En esa época las distracciones no abundaban. El cine ocupaba el lugar que hoy ocuparía una discoteca o un bar, era el espacio de esparcimiento al que estábamos acostumbrados en esos tiempos. Por esta razón los dueños de esos establecimientos crearon un horario nocturno, apto solo para adultos, en el que se proyectaban películas de fuerte contenido erótico. Podíamos ver, al salir los más jóvenes, como a altas horas de la noche entraba una camada de adultos que acudían para ver escenas de fuerte contenido sexual. En aquel momento cumplían una función liberadora para quienes se deslizaban furtivos en la noche hasta el Cometa. A esa hora todo aquel que veíamos entrar al cine intuíamos que iba a apagar cierta necesidad o curiosidad, que en su vida cotidiana le era casi imposible satisfacer. La represión moral y sexual tenía un peso tan determinante que quienes acudían en ese horario debían hacerlo de modo casi oculto, avergonzados, como quien compraba un preservativo en la farmacia de modo clandestino.

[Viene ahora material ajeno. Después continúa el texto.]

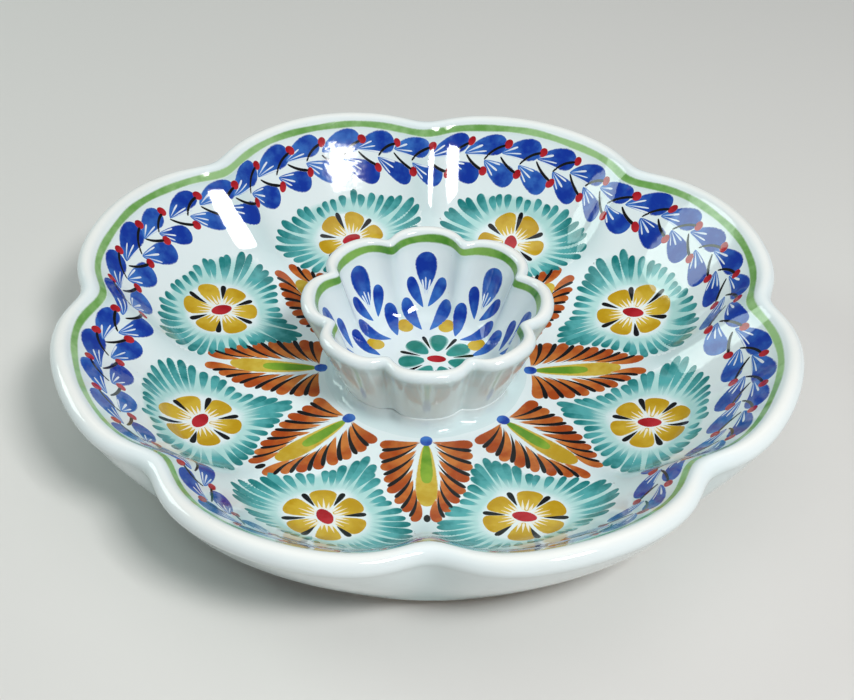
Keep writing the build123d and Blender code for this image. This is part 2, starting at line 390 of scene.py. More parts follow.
# %% White tin glaze
def make_white_glaze():
    """White to aqua by the stored thickness, with a cloudy change and rare iron specks."""
    material, tree, shader, place = start_finish("tin_glaze_white")
    pool = add(tree, "Attribute", {"attribute_name": "pool"}).outputs["Fac"]
    cloud = noise(tree, place, 28.0, 3.0)
    depth = maths(tree, "ADD", maths(tree, "MULTIPLY_ADD", cloud, 0.5, -0.25), pool)
    thick = ranged(tree, depth, 0.0, 1.0, way="SMOOTHSTEP")
    thin = ranged(tree, depth, 0.0, -1.0, way="SMOOTHSTEP")
    colour = mixed(tree, thick, WHITE_GLAZE, THICK_GLAZE)
    colour = mixed(tree, thin, colour, THIN_GLAZE)
    cells = add(tree, "TexVoronoi", inputs={"Vector": place, "Scale": 1 / (SPECK_SPACING * MM)})
    speck = ranged(tree, cells.outputs["Distance"], 0.016, 0.03)
    speck = ranged(tree, speck, 0.0, 1.0, 0.35, 0.0)
    colour = mixed(tree, speck, colour, IRON_SPECK)
    tree.links.new(colour, shader.inputs["Base Color"])
    glaze_gloss(tree, shader, place)
    return material


white_glaze = make_white_glaze()

# %% [markdown]
# ## The glazed platter
#
# The grid has more angles near the notches, where the outline turns quickly. The stored
# thickness is high in the creases that run in from the notches, where wall meets floor and
# just under the lip, and low on the crest of the lip.

# %% Platter
angle = lobed_angles(896, 0.55)
radius, height = platter_profile(angle)
rim = rim_radius(angle)
crest = np.exp(-(((rim - LIP_RADIUS - radius) / 3.2) ** 2)) * (height > lip_height(angle))
under_lip = np.exp(-(((rim - 11.5 - radius) / 2.6) ** 2)) * (height > 40)
knee = np.exp(-(((radius - 112) / 16) ** 2)) * (height > 7.5)
crease = notch(angle) ** 2 * ease((radius - 85) / 30) * (height > 7.5)
outer_low = np.exp(-(((height - 14) / 9) ** 2)) * (radius > BASE_RADIUS - 2)
pool = 0.42 * under_lip + 0.18 * knee + 0.45 * crease + 0.5 * outer_low - 0.8 * crest
grid = turned(radius, height, angle)[None]
top = [0, 0, FLOOR_HEIGHT]
bottom = [0, 0, FLOOR_HEIGHT - FLOOR_THICKNESS]
platter = make_piece(
    "platter_glaze", grid, np.array([[top, bottom]]), {"pool": (pool[None], np.zeros((1, 2)))}
)
platter.data.materials.append(white_glaze)
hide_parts("platter_body")

# %% [markdown]
# ## The foot ring
#
# The ring that the platter stands on is wiped clean before firing, or it would stick to the
# kiln shelf. So its lowest part is bare, warm buff clay, and the glaze ends above it in a wavy
# line. The ring is a small profile carried round a circle. The material decides by height and
# by a slow noise which of the two shows.

# %% Foot ring
outer = BASE_RADIUS - FOOT_INSET
inner = outer - FOOT_WIDTH
ring = [(outer + FOOT_FLARE * 0.8, FOOT_HEIGHT + 0.6)]
ring += [(outer + FOOT_FLARE * 0.5, FOOT_HEIGHT * 0.62), (outer + 0.4, FOOT_ROUNDING * 1.2)]
for turn in np.linspace(0, -90, 5):
    ring += [on_bead(outer, FOOT_ROUNDING, FOOT_ROUNDING, turn)]
for turn in np.linspace(-90, -180, 5):
    ring += [on_bead(inner + 2 * FOOT_ROUNDING, FOOT_ROUNDING, FOOT_ROUNDING, turn)]
ring += [(inner - 0.4, FOOT_ROUNDING * 1.2), (inner - FOOT_FLARE * 0.5, FOOT_HEIGHT * 0.62)]
ring += [(inner - FOOT_FLARE * 0.8, FOOT_HEIGHT + 0.4)]
ring = np.array(ring)
angle = np.linspace(0, 2 * np.pi, 240, endpoint=False)[:, None]
wobble = 0.25 * np.sin(5 * angle + 1) + 0.15 * np.sin(11 * angle)
grid = turned(ring[:, 0] + wobble, ring[:, 1], angle)
foot = make_piece("foot_ring_clay", grid[None])
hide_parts("platter_foot_ring")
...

De esa forma se iba al cine a ver una de aquellas películas. Por eso, para mí fue grande el asombro al sorprender una noche haciendo fila y comprando su taquilla a mi profesor de biología del bachillerato. El hecho de que fuera a ver una película de ese tipo no es lo que chocaba en mi interior, sino la imagen que de él teníamos en el colegio, un profesor moralista, rígido y hasta cierto punto intolerante. Cuando le vi forzado a entrar de aquella forma, me quedé pensando en el tipo de sociedad en la que vivimos, condenando a los otros por muchas de las cosas que a la espalda hacemos. Vivimos debajo de una máscara, tapando de algún modo lo que nos produce placer. No lo digo por el lado aberrante o perverso de ciertas prácticas, sino por las cosas simples de esta vida que la sociedad esconde de manera hipócrita. Esta actitud nos hace parecer que vivimos dentro de un convento donde en la intimidad de cualquier habitación a oscuras pueden suceder las cosas más insólitas y placenteras, sin que nadie pueda sospechar que ocurren precisamente en las noches más serenas. Por eso, cuando recuerdo los escotes de la muchacha de la boletería y después pienso en lo que yo hacía al llegar a mi casa, estoy seguro de no haber hecho nunca nada por lo que debiera haberme mostrado arrepentido. Quién sabe si esa muchacha no dejaba escapar sus encantos tan solo con la saludable intención de que uno pudiera liberar aquello que los adultos practicaban en la soledad de su hogar después de haber visto una de aquellas películas eróticas.